The city’s ruins reflect this blending: Greek-style columns stand alongside Egyptian foundations, and Roman structures are layered over earlier urban forms. These physical layers mirror social processes of migration, conquest, and cultural adaptation.


Unlike a single, unified archaeological site, Alexandria is fragmented across time and space. Ruins are scattered through modern neighborhoods, underwater along the coast, and embedded within contemporary infrastructure. This creates a landscape where past and present are constantly intertwined rather than separated.


From a cultural anthropology lens, these ruins also raise questions about memory and loss. The destruction of the ancient Library, for example, is not just a historical event but a powerful cultural symbol of lost knowledge and intellectual heritage. Such narratives shape how people today imagine Alexandria as both real city and mythic idea.


Field Notes (Participant Observation)

Location: Alexandria archaeological sites and coastal ruins

Method: Participant observation

Researcher Role: Visitor-observer moving between museum sites, open ruins, and urban spaces

  • At excavation sites, ruins are often partially exposed within active urban environments. Apartment buildings, traffic, and markets exist only meters away, creating a strong sense of temporal layering.

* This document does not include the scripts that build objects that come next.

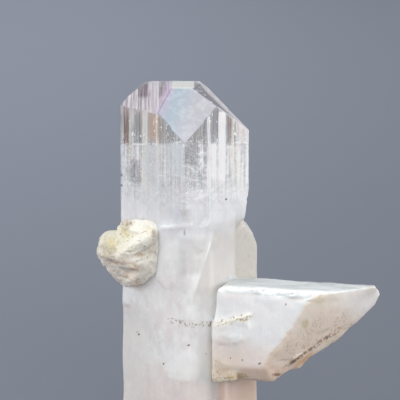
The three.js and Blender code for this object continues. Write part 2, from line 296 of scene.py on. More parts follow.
def make_cloud():
    """The milky cloud that fills the prism's lower part and frays out into the clear head."""
    bm = bmesh.new()
    rows = []
    for j in range(LEVELS + 1):
        row = []
        for i in range(AROUND):
            angle = 2 * math.pi * i / AROUND
            r = section_radius(angle, CLOUD_INSET)
            x, y = r * math.cos(angle), r * math.sin(angle)
            z = CLOUD_FOOT + (cloud_height(x, y) - CLOUD_RIM - CLOUD_FOOT) * j / LEVELS
            uneven = 0.5 + fbm(x / 1.2, y / 1.2, z / 1.6, 3)
            pull = 1 - 0.05 * uneven * smoothstep(0, 0.6, j / LEVELS)
            row.append(bm.verts.new((x * pull, y * pull, z)))
        rows.append(row)
    for k in range(1, RINGS + 1):
        share = 1 - k / (RINGS + 1)
        row = []
        for i in range(AROUND):
            angle = 2 * math.pi * i / AROUND
            r = section_radius(angle, CLOUD_INSET) * share
            x, y = r * math.cos(angle), r * math.sin(angle)
            row.append(bm.verts.new((x, y, cloud_height(x, y) - CLOUD_RIM * (share > 0.93))))
        rows.append(row)
    tip = bm.verts.new((0, 0, cloud_height(0, 0)))
    root = bm.verts.new((0, 0, CLOUD_FOOT))
    for a, b in zip(rows, rows[1:]):
        for i in range(AROUND):
            j = (i + 1) % AROUND
            bm.faces.new((a[i], a[j], b[j], b[i]))
    for i in range(AROUND):
        j = (i + 1) % AROUND
        bm.faces.new((rows[-1][i], rows[-1][j], tip))
        bm.faces.new((rows[0][j], rows[0][i], root))
    bmesh.ops.recalc_face_normals(bm, faces=bm.faces)
    return add_object("milky_cloud", bm, smooth_below=EVERYWHERE)


def wavy_sheet(bm, centre, size, turn, thickness, wave, seed, columns=28, rows=10):
    """Adds a thin closed sheet, wavy and ragged, whose two sides meet along the rim."""
    rotation = Euler(tuple(math.radians(a) for a in turn)).to_matrix()
    grid = {}
    for side in (0, 1):
        for i in range(columns + 1):
            for j in range(rows + 1):
                u, v = i / columns * 2 - 1, j / rows * 2 - 1
                edge = max(abs(u), abs(v))
                if side and edge == 1:
                    grid[1, i, j] = grid[0, i, j]
                    continue
                rag = 1 + 0.22 * edge * fbm(u * 2.3 + seed, v * 2.3, seed * 1.7, 3)
                lift = wave * fbm(u * 1.7 + seed, v * 1.7 + 3, seed, 3)
                body = thickness * (1 - edge ** 4) * (0.5 if side else -0.5)
                point = Vector((u * size[0] * rag, v * size[1] * rag, lift + body))
                grid[side, i, j] = bm.verts.new(rotation @ point + Vector(centre))
    for i in range(columns):
        for j in range(rows):
            for side in (0, 1):
                quad = [grid[side, *c] for c in ((i, j), (i + 1, j), (i + 1, j + 1), (i, j + 1))]
                bm.faces.new(quad if side else quad[::-1])


# Healed fractures across the prism: centre, half size, turn in degrees, wave
FRACTURES = (
    ((5.6, -0.9, 39.8), (1.9, 1.6), (4, -12, 0), 0.25),
    ((-5.4, -1.0, 39.4), (2.0, 1.5), (3, 6, 0), 0.20),
    ((0.6, -3.6, 39.3), (1.9, 1.4), (8, 4, 20), 0.22),
    ((-1.5, -4.2, 35.8), (1.9, 1.5), (6, -3, -12), 0.30),
    ((4.0, -2.6, 35.9), (1.8, 1.5), (5, 5, 30), 0.30),
    ((2.4, -4.4, 37.3), (1.0, 0.9), (16, 14, 40), 0.30),
    ((-4.6, -2.4, 34.9), (1.7, 1.2), (7, -6, -30), 0.25),
    ((5.6, -1.0, 33.4), (1.4, 1.1), (5, 9, 10), 0.22),
    ((-0.9, -5.8, 30.6), (2.1, 1.2), (12, -3, 0), 0.18),
)


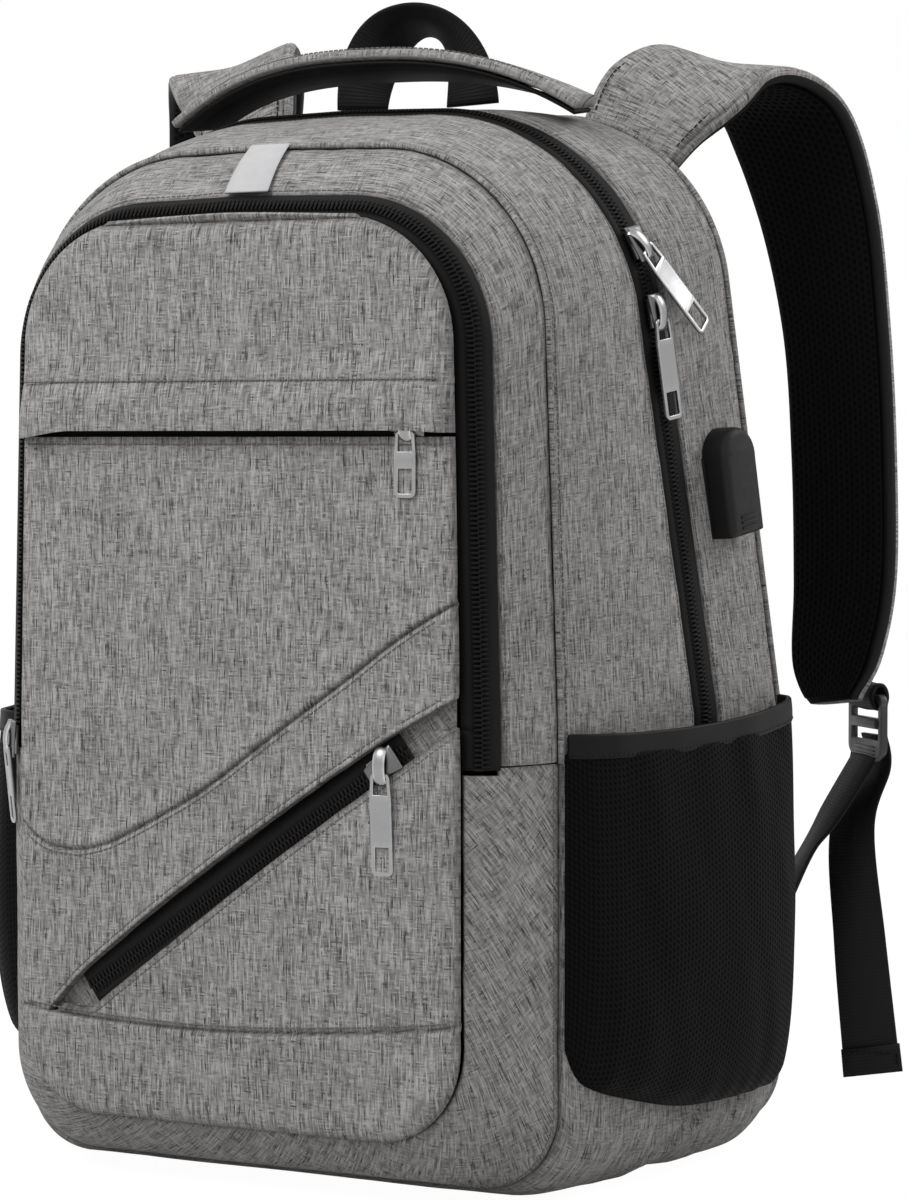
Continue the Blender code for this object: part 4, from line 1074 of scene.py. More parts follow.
def front_grid():
    """The front's x and z from its bottom to the storm flap, and the row below the diagonal pocket's
    opening. The rows close up round the opening, so that its edges are clean."""
    columns, low_rows, high_rows = 201, 112, 176
    c = np.linspace(-1, 1, columns)
    x0 = c * 0.1015
    edge_low = np.interp(x0, *rounded_line(SLOT_LOW).T * MM)
    edge_top = np.interp(x0, *rounded_line(SLOT_TOP).T * MM)
    shut = x0 < SLOT_LOW[0][0] * MM
    edge_top = np.where(shut, edge_low, np.maximum(edge_top, edge_low))
    floor, top = STATIONS["face"][2] + 0.4 * MM, 303.6 * MM
    t = np.linspace(0, 1, low_rows) ** 1.35
    low = floor + (edge_low - floor) * t[:, None]
    t = np.linspace(0, 1, high_rows)
    high = edge_top + (top - edge_top) * t[:, None]
    z = np.concatenate([low, high])
    return c * panel_width(z), z, low_rows - 1


def front_panels():
    """The lower and middle front panels, cut at the fold, with the diagonal pocket's opening."""
    x, z, gap_row = front_grid()
    out, seam = front_relief(x, z)
    grid = np.stack([x, FRONT_Y - out, z], -1)
    keep = np.ones((len(x) - 1, x.shape[1] - 1), bool)
    keep[gap_row] = False
    maps = np.stack([x, z], -1)
    made = []
    for name, normal in (("front_panel_lower_cloth", (0, 0, 1)), ("front_panel_middle_cloth", (0, 0, -1))):
        made.append(cloth(name, grid, FRONT, 3.6 * MM, "cloth", maps=maps, seam=seam,
                          keep=keep, cut=((0, 0, FOLD_Z), normal), hem=0.5 * MM, weld=True))
    lower, middle = made
    belongs(lower, "bag", "front_panel_lower")
    belongs(middle, "front_flap", "front_panel_mid")
    slot_backing()
    front_stitches()


def front_face(points, lift=0.0):
    """Points on the front's cloth for (x, z) points in metres."""
    out, _ = front_relief(points[:, 0], points[:, 1])
    return np.stack([points[:, 0], FRONT_Y - out - lift, points[:, 1]], 1)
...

  • In museum spaces, artifacts are carefully labeled and separated from their original contexts. Visitors move through curated narratives that organize fragmented remains into coherent historical stories.

  • At coastal viewing points, some submerged ruins are visible through the water. Tourists gather along railings, pointing and photographing what lies partially hidden beneath the surface.

  • Local guides frequently shift between historical explanation and storytelling, blending archaeological knowledge with cultural memory and popular legend.

  • Visitors show varied engagement: some focus on photography, others linger in quiet observation, and some treat the ruins as background to everyday city life.

  • Street noise, sea breeze, and urban movement continuously overlap with archaeological spaces, making it difficult to isolate the “ancient” from the “modern.”


From a Cultural Anthropology perspective, Alexandria’s ruins illustrate how history is never fully contained in the past. Instead, it is continuously reconstructed through interpretation, urban development, and collective memory.


The city functions as a palimpsest landscape, where older civilizations are not erased but partially visible beneath newer layers. Meaning is not fixed in stone. It is produced through how people move through, talk about, and imagine these spaces.